We had been eyeing up the enormous legs of pork in the supermarkets and although we knew we should be buying from the local butcher, I'm afraid the supermarket won on price.  If it's any consolation, we did buy the Beef from the local butcher!  We got a 5kg bone-in (although it turned out to be the tiniest bone) half leg.  Top half - the thigh, effectively.

With kettle added, for size comparison
The next quandary was what to soak it and cook it in.  None of our saucepans were even remotely big enough, and neither was my Mum's pressure cooker.  Then Chillibob remembered the Jam Boiler that our friend Laura had given to us and which had been residing in the shed ever since, awaiting a suitable glut of fruit.

Now that's a BIG jam boiler!
It seemed as though this enormous piece of pork qualified as a glut of pork - so we got the boiler out and gave it a scrub, boiled up some water in it (which took 30 minutes, even starting with hot water!), let it cool and plonked Mr Pig inside.  Perfect!

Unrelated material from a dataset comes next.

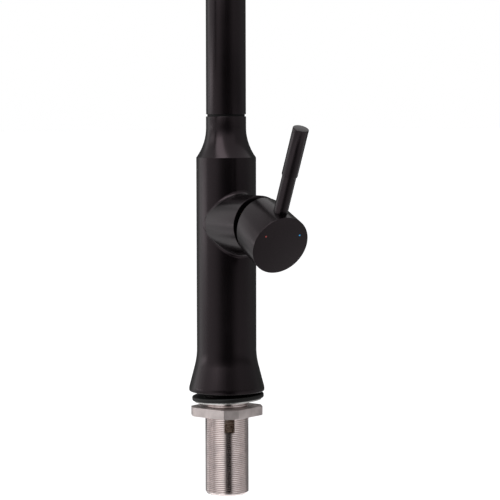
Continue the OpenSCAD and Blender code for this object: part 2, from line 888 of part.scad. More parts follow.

It took 8 or 9 litres of water to cover it for soaking, which made us glad we'd bought that extra 2 litre bottle of coca-cola, as that was what we'd be cooking it in, the next day.  I added three satsumas, which I'd pulverised the juice out of, some star anise, peppercorns, coriander seeds, cloves, a chilli (which I'd punched holes in, to allow it to steep) and some garlic and left it to swim around for the night.



The following day, I baled out enough of the liquid so that I could remove the pork to drain the boiler.  It was just too heavy to lift, otherwise.  The water had gained an "interesting" hue and it all smelled satisfyingly Christmassy.

Ready to be cooked - in coca-cola, plus some!
Having rinsed the boiler out and placed it (gently - it's a ceramic hob) onto the cooker top, I then went about replacing Mr Pig and setting him to swim in a bath of six litres of coca-cola, topped up with a little water.  To the coca-cola, I added everything but the kitchen sink, which is roughly translated as carrot, onion, celery, cloves, coriander seeds, peppercorns, parsley - all the usual suspects.

I then set it to boil.  Three-quarters of an hour later, it had achieved a gentle bubble.  An hour and a quarter later, I turned the heat down to a gentle simmer - and left it whilst I researched how long to cook the beast.  There seemed to be two schools of thought on this subject - around two and a half hours -v- four to five hours.  So I compromised and looked at it once it'd achieved three hours - and it appeared done.

All studded and ready to be baked
Chillibob had to be press-ganged into fishing Mr Pig - who shall henceforth be known as "Mr Ham" - from the enormous vat, where he had (Mr Ham, that is, not Chillibob) achieved a major suntan and had changed from the translucent Pork appearance to the lovely juicy pink appearance of Ham.  He also smelled extremely interesting!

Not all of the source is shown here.